# DATA SHOWN
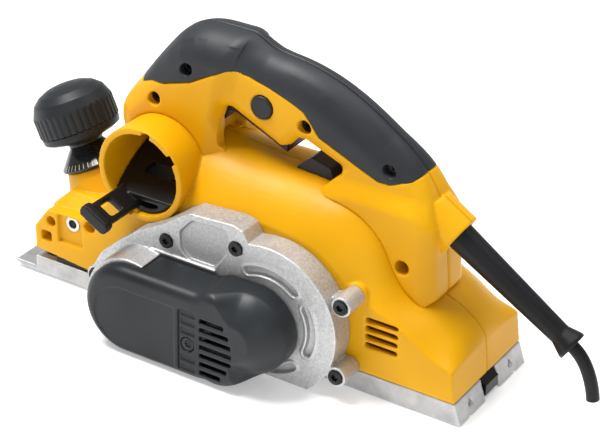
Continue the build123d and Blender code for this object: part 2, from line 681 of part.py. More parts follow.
with BuildPart() as housing:
    add(housing_skin.part)
    # chip port, chute from the drum, and the notches in the port's rim
    add(rod(PORT_X, PORT_Z, PORT_BORE, -60, 60), mode=Mode.SUBTRACT)
    add(block(106, 138, -30, 30, 45, 92), mode=Mode.SUBTRACT)
    add(rod(PORT_X, PORT_Z, SOCKET_R, -60, SOCKET_IN), mode=Mode.SUBTRACT)
    for turn, width in RIM_NOTCHES:
        with BuildSketch(side(PORT_END)):
            with Locations((PORT_X, PORT_Z)):
                with PolarLocations(PORT_BORE + 0.6, 1, start_angle=turn):
                    Rectangle(4.4, width)
        extrude(amount=NOTCH_DEPTH, mode=Mode.SUBTRACT)
    # drum, motor and rear chambers
    add(rod(DRUM_X, DRUM_Z, THROAT_R + 0.7, -37.4, 60), mode=Mode.SUBTRACT)
    add(rod(MOTOR_X, MOTOR_Z, MOTOR_CAVITY_R, -36.5, 60), mode=Mode.SUBTRACT)
    add(block(-47, -8, -37, 37, 17, 50), mode=Mode.SUBTRACT)
    add(block(-76, -46, -36, 36, 17, 30), mode=Mode.SUBTRACT)
    add(block(-8, 92, -17, 17, 83, 98), mode=Mode.SUBTRACT)
    # saddles that hold the stator
    for x in (MOTOR_X - 38, MOTOR_X + 38):
        add(block(x - 5, x + 5, -14, 14, 22, 54))
    add(block(MOTOR_X - 35.05, MOTOR_X + 35.05, -40, 40, 20, 56), mode=Mode.SUBTRACT)
    # right-hand bearing seats stand inward from the wall
    for x, z, outer in ((DRUM_X, DRUM_Z, 14), (MOTOR_X, MOTOR_Z, 15)):
        add(rod(x, z, outer, -HALF + 0.5, -30.5))
        add(rod(x, z, 11, -37.5, -20), mode=Mode.SUBTRACT)
        add(rod(x, z, 6, -39.8, -20), mode=Mode.SUBTRACT)
    # front block: screw boss chamber, depth screw, guide pins
    with BuildSketch(knob_plane(-62)):
        Circle(BOSS_R + 2.5)
    extrude(amount=24, mode=Mode.SUBTRACT)
    with BuildSketch(knob_plane(-60)):
        Circle(SCREW_R + 0.4)
    extrude(amount=70, mode=Mode.SUBTRACT)
    with BuildSketch(knob_plane(-10)):
        Circle(10)
    extrude(amount=12, mode=Mode.SUBTRACT)
    for y in (-GUIDE_Y, GUIDE_Y):
        with BuildSketch(along(172.0, 8.0, y, KNOB_TILT)):
            Circle(GUIDE_R + RUN)
        extrude(amount=30, mode=Mode.SUBTRACT)
    # left and right faces of the front block: fence fixing, key pocket, drain and recess
    for sign in (-1, 1):
        add(block(176.5, 195, *inward(sign, 3), 28.5, 48), mode=Mode.SUBTRACT)
        add(block(200.5, 208.5, *inward(sign, 9), 26, 33), mode=Mode.SUBTRACT)
        add(rod(200.5, 41, 3.4, *inward(sign, 8)), mode=Mode.SUBTRACT)
        add(rod(170.5, 46, 4.0, *inward(sign, 6)), mode=Mode.SUBTRACT)
        add(rod(FENCE_X, FENCE_Z, INSERT_R, *inward(sign, 16)), mode=Mode.SUBTRACT)
    # screw holes of the side plate
    for x, z in PLATE_SCREWS:
        add(rod(x, z, 2.05, 34, 60), mode=Mode.SUBTRACT)
    vents(-47, -25.5, (33, 38.5, 44, 49.5), 30, 60)
    vents(-47, -25.5, (33, 38.5, 44, 49.5), -60, -30)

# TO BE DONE
Spot every line that holds "from" and copy it.

# ANSWER TO THE PROBLEM
Continue the build123d and Blender code for this object: part 2, from line 681 of part.py. More parts follow.
    # chip port, chute from the drum, and the notches in the port's rim
    # right-hand bearing seats stand inward from the wall